Note that subsequent bindings to the same superclass override the previous binding. If you want to be able to swap implementations dynamically, consider tagging the bindings.

Browser-dependant & Tagged Services

As previously noted, binding a new implementations to the same superclass overrides the previously bound implementation. To avoid this behaviour, one has to differentiate the implementations by either tagging each one of them or by binding them to a specific browser. In the following example, we have a service that behaves differently in each browser. Exteranto automatically resolves the current instance based on the environment.

import { Container, Browser } from '@exteranto/core'
// Three different implementations of the
// `Service` superclass.
import {
  Service,
  ChromeService,
  SafariService,
  FirefoxSerivice,
} from '...'

// Now we can bind the implementations to the
// abstract superclass based on the browser
// environment.
Container.bind<Service>(ChromeService)
  .to(Service).for(Browser.CHROME)

Container.bind<Service>(SafariService)
  .to(Service).for(Browser.SAFARI)

Container.bind<Service>(FirefoxSerivice)
  .to(Service).for(Browser.EXTENSIONS)

Resolving Optional Dependencies

Exteranto provides a convenient way of resolving dependencies that might not be present in the container via the resolveOptional container method. This method always resolves and instance of Optional<T>. If the binding is present, the optional is Some<T>, otherwise it is None<T>. No exceptions are thrown in the process.

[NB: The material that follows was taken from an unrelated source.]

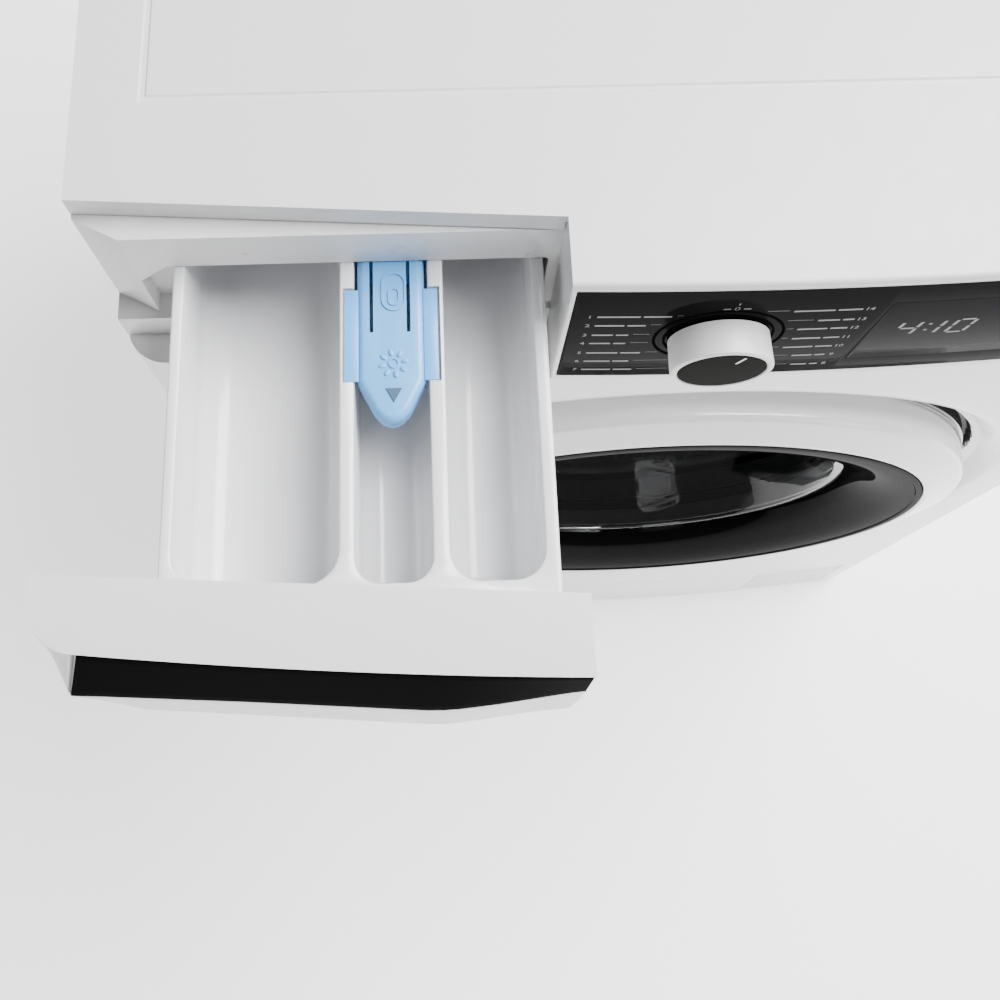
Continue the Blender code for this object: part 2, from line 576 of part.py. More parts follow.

import { Service } from '...'
import { Container, Optional } from '@exteranto/core'

const service: Optional<Service> = Container
  .resolveOptional<Service>(Service)

console.assert(
  typeof service.isSome() === 'boolean'
)

Read more on the Optional<T> interface in the Exteranto API Reference.

Error Handling

If the desired dependency is not present in the container, the resolve method throws a DependencyNotFoundException. Similarly, the resolveParam method throws a ParameterNotFoundException. If you do not desire to throw an error when resolving a non-existent dependency, consider reading up on Resolving Optional Dependencies.